In Manila
BLOGGERS and internet message boards are seething with anger over a "guns, goons and golf" scandal embroiling a member of President Gloria Arroyo's Cabinet.
It started over an altercation at the Valley Golf and Country Club in Antipolo near Manila on December 26th. Businessman Delfin dela Paz and his 14-year-old son claim that they were beaten up by the two sons (one of them a city mayor) of Agrarian Reform Secretary Nasser Pangandaman and three of their bodyguards.
According the Dela Pazs, Mr Pangandaman witnessed the incident but did not intervene. An emotional eyewitness account of the alleged assault was posted on the blog of Mr Dela Paz's 18-year-old daughter Bambee.
Source: Internet
Her story spread like wildfire cross the Internet, with Filipinos here and abroad expressing sympathy for her dad and brother, and largely vilifying the Pangandamans.
"This is a classic display of politicians using their power to get away with whatever they want," wrote Kenneth Ragpala in one of hundreds of comments on her blog.
To be fair, both sides are claiming to be the victims in the affray. And both families filed suits against each other on Monday over the incident.
The online support for the Dela Pazs has vividly shown the deep resentment that many Filipinos feel towards officials in general who throw their weight around.
Motorists, for one, bristle at the sight of luxury SUVs, usually in twos or threes, belonging to powerful officials or politicians packed with bodyguards tearing, sirens blazing, along city highways and country roads scattering everything in their way.
According to Ms Dela Paz, her father complained to a golf-club official that members of the Pangandaman party, riding in golf carts, had cut ahead to the next hole without asking permission, a breach of golf etiquette. She said that her father and mayor Nasser Pangandaman Jr then got into a heated arguement on the fairway.
"He attacks my father," she wrote on her blog. "His flightmates, maybe 2 or 3 of them, rush to his aid and beat up my father. My 56-year-old father.
"My younger brother and I could not just watch. We rushed to break the fight. My younger brother pleads to the mayor to please stop it. To not hurt my dad. To just stop.
"His words still ring through my head....With his hands in front of his chest in a praying position. PLEADING. The mayor socks him in the face.
"My brother defended himself. My dad is still on the ground getting clobbered. My brother is the same way. I try to stop the fight, but all I can do is stop one person. There were four or five of them attacking now," she wrote.
The rumble resumed in the clubhouse, where she alleges the mayor attacked her brother again and two bodyguards with the Pangandamans drew their guns.
A television news crew later interviewed her distraught brother Bino, a high-school student in Manila. Dried blood was visible on one of his ears.

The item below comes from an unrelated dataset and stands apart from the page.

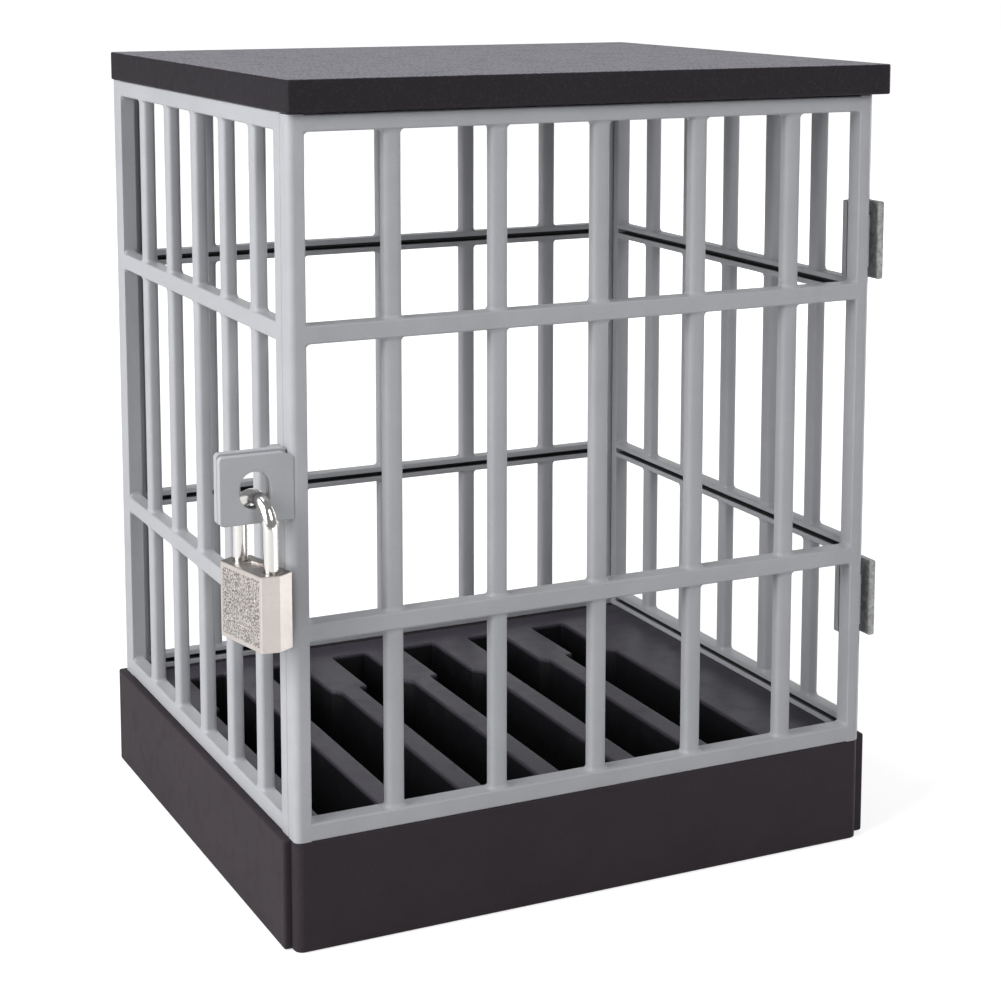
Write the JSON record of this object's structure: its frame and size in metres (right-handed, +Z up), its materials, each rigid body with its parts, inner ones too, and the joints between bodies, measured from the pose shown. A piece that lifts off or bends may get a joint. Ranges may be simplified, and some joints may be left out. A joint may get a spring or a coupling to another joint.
{
  "type": "phone lock cage",
  "caption": "Boxy lockable cage with barred walls, a hinged barred door, a floor slotted for phones and a small padlock through two ears.",
  "frame": {"origin": "middle of the bottom plate's underside, on the surface the cage stands on", "axes": "+X right along the door, +Y from the door to the back wall, +Z up"},
  "size_m": [0.1819, 0.1517, 0.2077],
  "materials": {
    "grille_plastic": "satin grey",
    "bracket_grey": "rough bluish grey",
    "base_plastic": "matte black",
    "roof_plastic": "fine-grained black",
    "floor_plastic": "satin dark grey",
    "pin_steel": "satin",
    "screw_steel": "satin",
    "shackle_steel": "bright plated",
    "lock_nickel": "hammered plated",
    "lock_brass": "machined",
    "latch_steel": "machined",
    "spring_steel": "drawn wire"
  },
  "bodies": {
    "cage": {"plinth_shell": "base_plastic", "plinth_front": "base_plastic", "bottom_plate": "base_plastic", "bottom_screws": "screw_steel", "floor_tray": "floor_plastic", "left_wall": "grille_plastic", "wall_ear": "grille_plastic", "right_wall": "grille_plastic", "upper_hinge_bracket": "bracket_grey", "lower_hinge_bracket": "bracket_grey", "back_wall": "grille_plastic", "roof_cover": "roof_plastic", "upper_hinge_pin": "pin_steel", "lower_hinge_pin": "pin_steel"},
    "door": {"door": "grille_plastic", "door_ear": "grille_plastic"},
    "shackle": {"shackle": "shackle_steel"},
    "lock": {"lock_body": "lock_nickel", "lock_cap": "lock_nickel", "driver_pins": "lock_brass", "tumbler_springs": "spring_steel", "shackle_spring": "spring_steel", "latch_spring": "spring_steel"},
    "plug": {"lock_plug": "lock_brass", "key_pins": "lock_brass"},
    "latch": {"lock_latch": "latch_steel"}
  },
  "joints": [
    {"name": "door_swing", "type": "hinge", "parent": "cage", "child": "door", "pos_m": [0.07805, -0.0705, 0.11365], "axis": [0, 0, 1], "range_deg": [0, 90]},
    {"name": "lock_swing", "type": "hinge", "parent": "cage", "child": "shackle", "pos_m": [-0.08905, -0.0713, 0.112], "axis": [0, 1, 0], "range_deg": [-4, 95]},
    {"name": "lock_drop", "type": "slide", "parent": "shackle", "child": "lock", "axis": [0, 0, -1], "range_m": [0, 0.0066], "deforming": ["shackle_spring"]},
    {"name": "plug_turn", "type": "hinge", "parent": "lock", "child": "plug", "pos_m": [-0.08884, -0.07228, 0.0856], "axis": [0, 0, 1], "range_deg": [0, 90]},
    {"name": "latch_draw", "type": "slide", "parent": "lock", "child": "latch", "axis": [-0.2079, 0.9781, 0], "range_m": [0, 0.003], "deforming": ["latch_spring"]}
  ],
  "couplings": [
    {"joint": "plug_turn", "follows": "lock_drop", "rad_per_m": 237.9},
    {"joint": "latch_draw", "follows": "lock_drop", "ratio": 0.454}
  ]
}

Ms Dela Paz studies at a university in the Unted States. On her blog, Vicissitudes, she describes herself as a "Full-blooded Filipina. Feminist/Nationalist."
It is flooded with sympathetic messages. Prominent political commentators in the Philippines have also waded into the debate.
Writer and broadcaster Manuel Quezon III, grandson of a former president, wrote on his blog: "When someone like Bambee Dela Paz and her family collide with official thugs, the collision isn’t just physical, it’s cultural. The set of rules that keeps the plebs in their place is never supposed to intrude into places where gentility matters."
Ms Dela Paz made clear that Mr Pangandaman Sr did not take part in the altercation. But, she adds: "He didn't do anything to stop it. And this person...is a Cabinet member."
That he was recently appointed by President Arroyo to a new government panel handling the peace process with the country's largest Muslim rebel group, made the story even more piquant. He comes from a prominent political family on Mindanao Island. His son and namesake Nasser is mayor of Masiu City in Lanao del Sur province there.
According to Ms Dela Paz, Mr Pagandaman Jr yelled at his caddy: "They don't know who we are. Tell them who I am." If he did, that could harden the view that this was not just a hot-blooded row between golfers (and there's a sizable fiery Latino streak in most Filipinos), but a case of the "arrogance of power" as one newspaper columnist put it.
As things stand, the Pangandamans have not given a detailed account of their side of the story. Mr Pangandaman Jr has reportedly claimed that he reacted in self-defence, alleging that Mr Dela Paz attacked him with an umbrella.